Calculate your expected annual property tax bill. Multiply by thirty. If that number doesn’t make you uncomfortable, you can probably afford it. If it makes you physically ill, you probably can’t—or at least, you should seriously consider alternatives.

Then ask: What would I do with the difference if I bought in a lower-tax state? If the answer is “nothing, I’d just spend it,” then the forced savings of lower taxes won’t help you anyway. If the answer is “invest it, pay down other debt, or build security,” then you’re giving up something real.

Finally, ask: What’s keeping me in this state? If it’s family, career, or genuine preference, those are valid reasons. If it’s inertia, fear of change, or the assumption that you can’t afford to move, those deserve more scrutiny. The cost of waiting can go both ways—sometimes the expensive choice is staying put.

The deeper question

Property taxes are just one cost. They’re not even the biggest cost of homeownership in most cases. But they’re unique in how they persist, how they grow, and how they’re invisible to most buyers until the bills start arriving.

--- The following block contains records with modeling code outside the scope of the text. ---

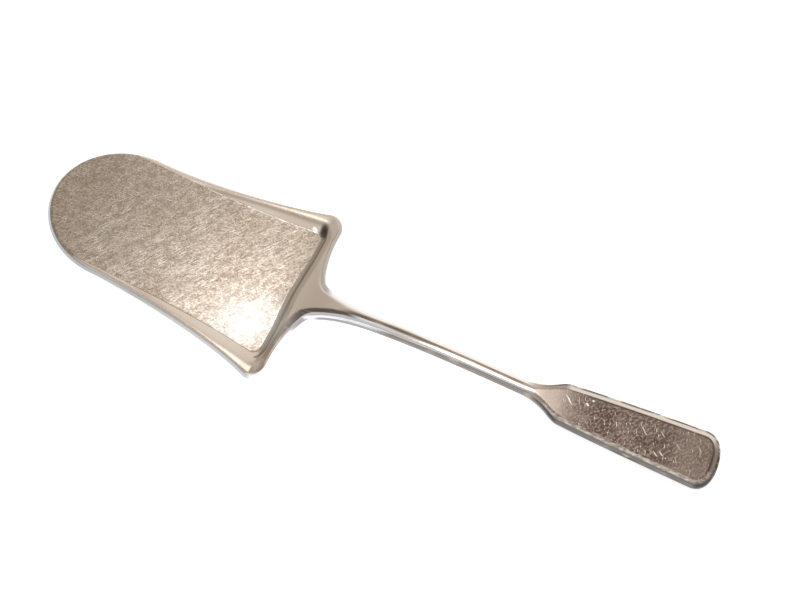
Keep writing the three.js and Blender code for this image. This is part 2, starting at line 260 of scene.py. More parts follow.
@dataclass(frozen=True)
class Stock:
    """The metal's thickness and the shape of its edges, from sheet to bar to spade."""

    lengths: Lengths
    sheet: float = 2.0
    bar: float = 3.8  # also the spade
    blade_edge: float = 2.2  # the rim's outer part, then the flank down to the outline
    flank_share: float = 0.5  # of that edge
    flank_foot: float = 0.18  # share of the sheet from its underside up to the outline
    flank_sharpness: float = 10.0  # of the turn from rim to flank
    rim_crown: float = 0.2  # share of the sheet by which the rim falls towards the flank
    underside_power: float = 8.0
    neck_crown: float = 4.5  # how far in the neck's edges are rounded
    neck_crown_run: float = 8.0  # from the rear edge to where they are so round
    spade_bevel: float = 2.8
    spade_bevel_slope: float = 0.3  # share by which the spade has thinned at its outline
    bar_power: float = 3.2  # gives flat faces and well rounded corners
    spade_power: float = 2.5  # above 2 is squarer than a half round
    thickening_lead: float = 6.0  # the sheet thickens from this far before the heel
    thickening_lag: float = 4.0  # to this far before the neck's end

    def to_neck(self, along: Array) -> Array:
        """Eases from the blade's edge at its rear, 0, to the neck's crown, 1."""
        return smoothstep(along, self.lengths.rear, self.lengths.rear + self.neck_crown_run)

    def to_spade(self, along: Array) -> Array:
        """Eases from the bar's edge, 0, to the spade's, 1."""
        return smoothstep(along, self.lengths.shaft_end, self.lengths.spade_start)

    def thickness(self, along: Array) -> Array:
        """Gives the metal's thickness.

        Args:
            along: Distances from the tip.

        Returns:
            The thickness there, which eases from the sheet's to the bar's along the neck.
        """
        start = self.lengths.heel - self.thickening_lead
        to_bar = smoothstep(along, start, self.lengths.neck_end - self.thickening_lag)
        return lerp(self.sheet, self.bar, to_bar)

    def edge(self, along: Array) -> Array:
        """Gives the width of the edge at stations of the outline."""
        width = lerp(self.blade_edge, self.neck_crown, self.to_neck(along))
        return lerp(width, self.spade_bevel, self.to_spade(along))

    def fullness(self, along: Array, outwards: Array) -> tuple[Array, Array, Array]:
        """Gives how full the section is across its edge.

        Args:
            along: Stations of the outline.
            outwards: How far out through the edge each place lies, 1 at the outline.

        Returns:
            The fullness above and below the outline's level, and that level as a share of the
            thickness. Neck, bar and spade are (1 - x^p)^(1/p), less the bevel. The blade's rim,
            1 - c x^2, meets its flank, (1 - x) / w, as r f / (r^n + f^n)^(1/n), and its
            underside is (1 - x^q)^(1/q).
        """
        to_neck, to_spade = self.to_neck(along), self.to_spade(along)
        power = lerp(self.bar_power, self.spade_power, to_spade)
        bevel = 1 - self.spade_bevel_slope * to_spade * outwards
        rounded = (1 - outwards**power) ** (1 / power) * bevel
        rim = 1 - self.rim_crown * outwards**2
        flank = (1 - outwards) / self.flank_share
        sharp = self.flank_sharpness
        turned = rim * flank / (rim**sharp + flank**sharp) ** (1 / sharp)
        square = (1 - outwards**self.underside_power) ** (1 / self.underside_power)
        level = lerp(self.flank_foot, 0.5, to_neck)
        return lerp(turned, rounded, to_neck), lerp(square, rounded, to_neck), level


class Field(Enum):
    """What is known at each point of the surface, for the finish to follow."""

    ALONG = ("plan", "X")
    ACROSS = ("plan", "Y")
    RIM = ("edge", "X")
    PAN = ("edge", "Y")
    FLANK = ("edge", "Z")


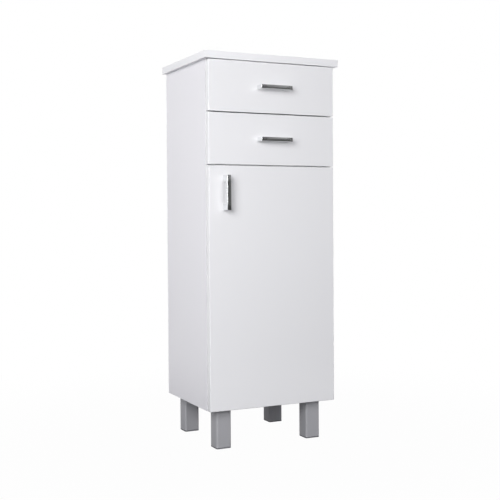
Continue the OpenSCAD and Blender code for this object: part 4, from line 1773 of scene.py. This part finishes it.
@dataclass
class Studio:
    """A white sweep, softboxes all round, the key at the front left, and the photo's viewpoint.

    Attributes:
        camera_place: The camera's place, in metres.
        yaw: Turn of its view from +Y towards +X, in degrees.
        pitch: Its tilt above the horizon, in degrees.
        roll: Its turn about the view, in degrees.
        lens: Focal length, in millimetres.
        sensor: Width of the camera's sensor, in millimetres.
        shift: Vertical shift, as a share of the picture's width.
        floor_half: Half of the floor's side, in metres.
        floor_depth: Its thickness, in metres.
        floor_white: Share of plain white in what the eye sees of the floor near the object, so that
            the object's shadow stays.
        floor_mirror: The same share for what metal mirrors of the floor near the object.
        fade: Distances in metres between which both shares rise to plain white.
        floor_colour: Colour of the floor's paper, sRGB hex.
        ambient: Level of the light from all round.
        ambient_colour: Its colour, sRGB hex.
        front_floor: Level of the floor that metal mirrors from in front.
        front_span: Places on Y, in metres, between which the mirrored floor rises to white.
        patch_scale: How many dark and bright patches of the dim room that metal mirrors fit in a
            radian.
        patch_shape: How much narrower they are on X, Y and Z.
        patch_start: Where their pattern starts on X, Y and Z.
        patch_span: The noise's values at the dark and at the bright patches.
        patch_levels: Levels of the dark and the bright patches.
        rise_span: Z of the directions low and high in front of the object.
        rise_levels: Levels of the room there.
        side_span: X of the directions straight in front of the object and at its right.
        side_levels: Levels of the room there.
        turn_span: Y of the directions between which the room rises to white.
        lamps: The softboxes.
    """

    camera_place: Vector = field(default_factory=lambda: Vector((-1.0433, -2.1818, 0.5729)))
    yaw: float = 25.49
    pitch: float = -1.08
    roll: float = -0.36
    lens: float = 66.25
    sensor: float = 36.0
    shift: float = -0.03
    floor_half: float = 9.0
    floor_depth: float = 0.02
    floor_white: float = 0.98
    floor_mirror: float = 0.15
    fade: tuple[float, float] = (0.35, 1.3)
    floor_colour: str = "#6c6c6e"
    ambient: float = 0.243
    ambient_colour: str = "#f6f6ff"
    front_floor: float = 0.06
    front_span: tuple[float, float] = (-1.6, -0.2)
    patch_scale: float = 34.0
    patch_shape: tuple[float, float, float] = (1.0, 1.0, 0.3)
    patch_start: tuple[float, float, float] = (0.29, 0.0, 0.0)
    patch_span: tuple[float, float] = (0.43, 0.57)
    patch_levels: tuple[float, float] = (0.3, 1.9)
    rise_span: tuple[float, float] = (-0.3, 0.5)
    rise_levels: tuple[float, float] = (0.0, 0.36)
    side_span: tuple[float, float] = (0.2, 0.8)
    side_levels: tuple[float, float] = (0.5, 1.5)
    turn_span: tuple[float, float] = (-0.75, 0.1)
    lamps: Sequence[Softbox] = field(
        default_factory=lambda: [
            Softbox(
                "key", Vector((-1.5, -1.7, 1.13)), side=1.15, power=37.9, colour="#fefefe",
                mirrored=True,
            ),
            Softbox("fill", Vector((0.3, -2.9, 1.0)), side=1.15, power=20.0),
            Softbox("side", Vector((-1.5, 0.3, 1.05)), side=0.8, power=5.7, aim=0.8),
            Softbox("right", Vector((2.3, 0.5, 1.2)), side=1.2, power=34.0),
            Softbox("back", Vector((0.4, 2.6, 1.1)), side=1.2, power=40.0),
            Softbox("top", Vector((0.1, 0.3, 2.6)), side=1.2, power=11.0),
        ]
    )

    def build(self) -> None:
        """Builds the floor, the sky, the lamps and the camera."""
        self.floor()
        self.sky()
        for lamp in self.lamps:
            lamp.build()
        self.camera()
        bpy.context.scene.view_settings.view_transform = "Standard"
        log.info("studio with %d lamps", len(self.lamps))

    def camera(self) -> None:
        """Sets the camera at the photo's viewpoint."""
        yaw, pitch, roll = (math.radians(a) for a in (self.yaw, self.pitch, self.roll))
        across, ahead = math.sin(yaw), math.cos(yaw)
        view = Vector((across * math.cos(pitch), ahead * math.cos(pitch), math.sin(pitch)))
        level = Vector((ahead, -across, 0))
        up = level.cross(view)
        right = level * math.cos(roll) + up * math.sin(roll)
        up = up * math.cos(roll) - level * math.sin(roll)
        turn = Matrix((right, up, -view)).transposed().to_4x4()
        data = bpy.data.cameras.new("photo_camera")
        data.sensor_width, data.lens, data.shift_y = self.sensor, self.lens, self.shift
        data.dof.use_dof = False
        made = bpy.data.objects.new("photo_camera", data)
        made.matrix_world = Matrix.Translation(self.camera_place) @ turn
        bpy.context.scene.collection.objects.link(made)
        bpy.context.scene.camera = made

    def floor(self) -> None:
        """Lays the floor: white to the eye and to mirrors, but it keeps the object's shadow."""
        shape = Shape()
        corner = Vector((self.floor_half, self.floor_half, 0))
        shape.block(-corner - Z * self.floor_depth, corner)
        made = shape.as_object("floor")
        material = bpy.data.materials.new("white_sweep")
        material.use_nodes = True
        tree = material.node_tree
        tree.nodes.clear()
        paper = add_node(tree, "ShaderNodeBsdfDiffuse", {"Color": linear(self.floor_colour)})
        glossy = add_node(tree, "ShaderNodeLightPath").outputs["Is Glossy Ray"]
        place = add_node(tree, "ShaderNodeTexCoord").outputs["Object"]
        away = add_node(
            tree, "ShaderNodeVectorMath", links={0: place}, operation="LENGTH"
        ).outputs["Value"]
        depth = add_node(tree, "ShaderNodeSeparateXYZ", links={0: place})
        front = add_node(
            tree, "ShaderNodeMapRange",
            {
                "From Min": self.front_span[0], "From Max": self.front_span[1],
                "To Min": self.front_floor, "To Max": 1.0,
            },
            {"Value": depth.outputs["Y"]},
            interpolation_type="SMOOTHSTEP",
        )
        level = add_node(
            tree, "ShaderNodeMix", {NUMBER_A: 1.0},
            {FACTOR: glossy, NUMBER_B: front.outputs["Result"]},
        )
        white = add_node(tree, "ShaderNodeEmission", links={"Strength": level.outputs[0]})
        shadowed = add_node(
            tree, "ShaderNodeMix",
            {NUMBER_A: self.floor_white, NUMBER_B: self.floor_mirror}, {FACTOR: glossy},
        )
        spread = add_node(
            tree, "ShaderNodeMapRange",
            {"From Min": self.fade[0], "From Max": self.fade[1], "To Max": 1.0},
            {"Value": away, "To Min": shadowed.outputs[0]},
            interpolation_type="SMOOTHSTEP",
        )
        share = add_node(
            tree, "ShaderNodeMath", links={0: self.seen(tree), 1: spread.outputs["Result"]},
            operation="MULTIPLY",
        )
        both = add_node(
            tree, "ShaderNodeMixShader",
            links={0: share.outputs[0], 1: paper.outputs[0], 2: white.outputs[0]},
        )
        add_node(tree, "ShaderNodeOutputMaterial", links={"Surface": both.outputs[0]})
        made.data.materials.append(material)

    def room(self, tree: bpy.types.NodeTree, way: bpy.types.NodeSocket) -> bpy.types.NodeSocket:
        """Adds what mirrors see: white behind the object, and a patchy dim room in front.

        Args:
            tree: The world's node tree.
            way: Socket with the direction of a ray.

        Returns:
            The brightness's socket.
        """
        drawn = add_node(
            tree, "ShaderNodeMapping",
            {"Location": self.patch_start, "Scale": self.patch_shape}, {"Vector": way},
        )
        patches = add_node(
            tree, "ShaderNodeTexNoise", {"Scale": self.patch_scale, "Detail": 1.0},
            {"Vector": drawn.outputs["Vector"]},
        )
        part = add_node(tree, "ShaderNodeSeparateXYZ", links={0: way})
        factors = []
        for value, (start, end), (low, high) in (
            (patches.outputs["Fac"], self.patch_span, self.patch_levels),
            (part.outputs["Z"], self.rise_span, self.rise_levels),
            (part.outputs["X"], self.side_span, self.side_levels),
        ):
            factor = add_node(
                tree, "ShaderNodeMapRange",
                {"From Min": start, "From Max": end, "To Min": low, "To Max": high},
                {"Value": value},
            )
            factors.append(factor.outputs["Result"])
        level, *others = factors
        for factor in others:
            level = add_node(
                tree, "ShaderNodeMath", links={0: level, 1: factor}, operation="MULTIPLY"
            ).outputs[0]
        level = add_node(
            tree, "ShaderNodeMapRange",
            {"From Min": self.turn_span[0], "From Max": self.turn_span[1], "To Max": 1.0},
            {"Value": part.outputs["Y"], "To Min": level},
            interpolation_type="SMOOTHSTEP",
        )
        return level.outputs["Result"]

    def seen(self, tree: bpy.types.NodeTree) -> bpy.types.NodeSocket:
        """Adds what is one for rays from the eye, a mirror or a glass, and zero otherwise.

        Args:
            tree: The material's node tree.

        Returns:
            Its socket.
        """
        path = add_node(tree, "ShaderNodeLightPath")
        glossy = add_node(
            tree, "ShaderNodeMath",
            links={0: path.outputs["Is Camera Ray"], 1: path.outputs["Is Glossy Ray"]},
            operation="MAXIMUM",
        )
        both = add_node(
            tree, "ShaderNodeMath",
            links={0: glossy.outputs[0], 1: path.outputs["Is Transmission Ray"]},
            operation="MAXIMUM",
        )
        return both.outputs[0]

    def sky(self) -> None:
        """Fills the space round the floor: white to the eye, dim from in front to mirrors."""
        world = bpy.data.worlds.new("studio")
        bpy.context.scene.world = world
        world.use_nodes = True
        tree = world.node_tree
        tree.nodes.clear()
        path = add_node(tree, "ShaderNodeLightPath")
        way = add_node(tree, "ShaderNodeTexCoord")
        plain = linear(WHITE)
        white = add_node(tree, "ShaderNodeBackground", {"Color": plain, "Strength": 1.0})
        mirrored = add_node(
            tree, "ShaderNodeBackground", {"Color": plain},
            {"Strength": self.room(tree, way.outputs["Generated"])},
        )
        around = add_node(
            tree, "ShaderNodeBackground",
            {"Color": linear(self.ambient_colour), "Strength": self.ambient},
        )
        gloss = add_node(
            tree, "ShaderNodeMixShader",
            links={0: path.outputs["Is Glossy Ray"], 1: around.outputs[0], 2: mirrored.outputs[0]},
        )
        eye = add_node(
            tree, "ShaderNodeMath",
            links={0: path.outputs["Is Camera Ray"], 1: path.outputs["Is Transmission Ray"]},
            operation="MAXIMUM",
        )
        both = add_node(
            tree, "ShaderNodeMixShader",
            links={0: eye.outputs[0], 1: gloss.outputs[0], 2: white.outputs[0]},
        )
        add_node(tree, "ShaderNodeOutputWorld", links={"Surface": both.outputs[0]})


# ------------------------------------------------------------------ the whole


class Assembly(Protocol):
    """What main builds: something that models and dresses its own pieces."""

    def build(self) -> bpy.types.Object | None:
        """Models and dresses its pieces."""


def cabinet() -> list[Assembly]:
    """Lists what the cabinet itself is built of.

    Returns:
        Its sub-assemblies.
    """
    boards = [
        EasedCopy(node, "banded", MELAMINE, ease=0.3, shortest=2.5, banded=-Y)
        for node in LEVEL_BOARDS
    ]
    legs = [kind(corner) for corner in Corner for kind in (Leg, LevellingFoot)]
    return [
        Worktop(),
        SidePanel("side_panel_left", "left_side_board"),
        SidePanel("side_panel_right", "right_side_board"),
        Shelf(),
        *boards,
        EasedCopy("back_panel", "sheet", HARDBOARD, ease=0.3, shortest=2.5),
        EasedCopy("cabinet_rails", "rolled", POWDER, ease=0.3, shortest=0.9),
        EasedCopy("shelf_pins", "rimmed", ZINC, ease=0.25),
        EasedCopy("cabinet_roller_axles", "riveted", ZINC, ease=0.15),
        Cams(),
        Screws("panel_screws"),
        Screws("leg_screws"),
        Screws("worktop_screws"),
        *legs,
    ]


def door() -> list[Assembly]:
    """Lists what the door and its hinges are built of.

    Returns:
        Their sub-assemblies.
    """
    return [
        Door("door_panel", "door_front"),
        BarHandle("door_handle", "door_bar_handle", Lie.UPRIGHT),
        Screws("door_handle_screws"),
        Hinges(),
        Screws("hinge_arm_screws"),
        Screws("hinge_cup_screws"),
        Buffers(),
    ]


def drawer(level: Level) -> list[Assembly]:
    """Lists what one drawer and its runners are built of.

    Args:
        level: Which drawer it is.

    Returns:
        Its sub-assemblies.
    """
    body = f"{level.value}_drawer"
    boards = [
        EasedCopy(f"{body}_{board}", "banded", MELAMINE, ease=0.5, shortest=2.5, banded=Z)
        for board in BOX_BOARDS
    ]
    return [
        Front(f"{body}_front", f"{body}_foil_front"),
        BarHandle(f"{body}_handle", f"{body}_bar_handle", Lie.ACROSS),
        Screws(f"{body}_handle_screws"),
        *boards,
        EasedCopy(f"{body}_bottom", "sheet", MELAMINE, ease=0.2, shortest=2.5),
        Screws(f"{body}_box_screws"),
        EasedCopy(f"{body}_rails", "rolled", POWDER, ease=0.3, shortest=0.9),
        RollerPair(f"{level.value}_cabinet_rollers"),
        RollerPair(f"{body}_rollers"),
    ]


def main() -> None:
    """Builds the studio and every sub-assembly, then dresses what stays from the frame."""
    logging.basicConfig(level=logging.INFO, format="%(name)s: %(message)s")
    Studio().build()
    for part in [*cabinet(), *door(), *drawer(Level.UPPER), *drawer(Level.LOWER)]:
        part.build()
    FramePieces().dress()


if __name__ == "__main__":
    main()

The real question isn’t whether to buy in a high property tax state. It’s whether you’ve honestly accounted for what that choice costs over a lifetime—and whether the benefits you’re getting in return are worth it.

For some people, the answer is unambiguously yes. Great schools, proximity to family, career opportunities that don’t exist elsewhere, a community you love. Those things have value that doesn’t show up in spreadsheets.

For others, the answer should be no. They’re buying in a high-tax state because it’s familiar, or because they haven’t seriously considered alternatives, or because they’re focused on the monthly mortgage payment without seeing the full picture.

The danger isn’t the high taxes themselves. It’s making a thirty-year decision based on a five-minute analysis.

You’ve calculated whether you can afford the mortgage. But have you calculated whether you can afford to pay more in property taxes over your lifetime than you paid for the house itself? And if that sounds like becoming house poor, you might be right.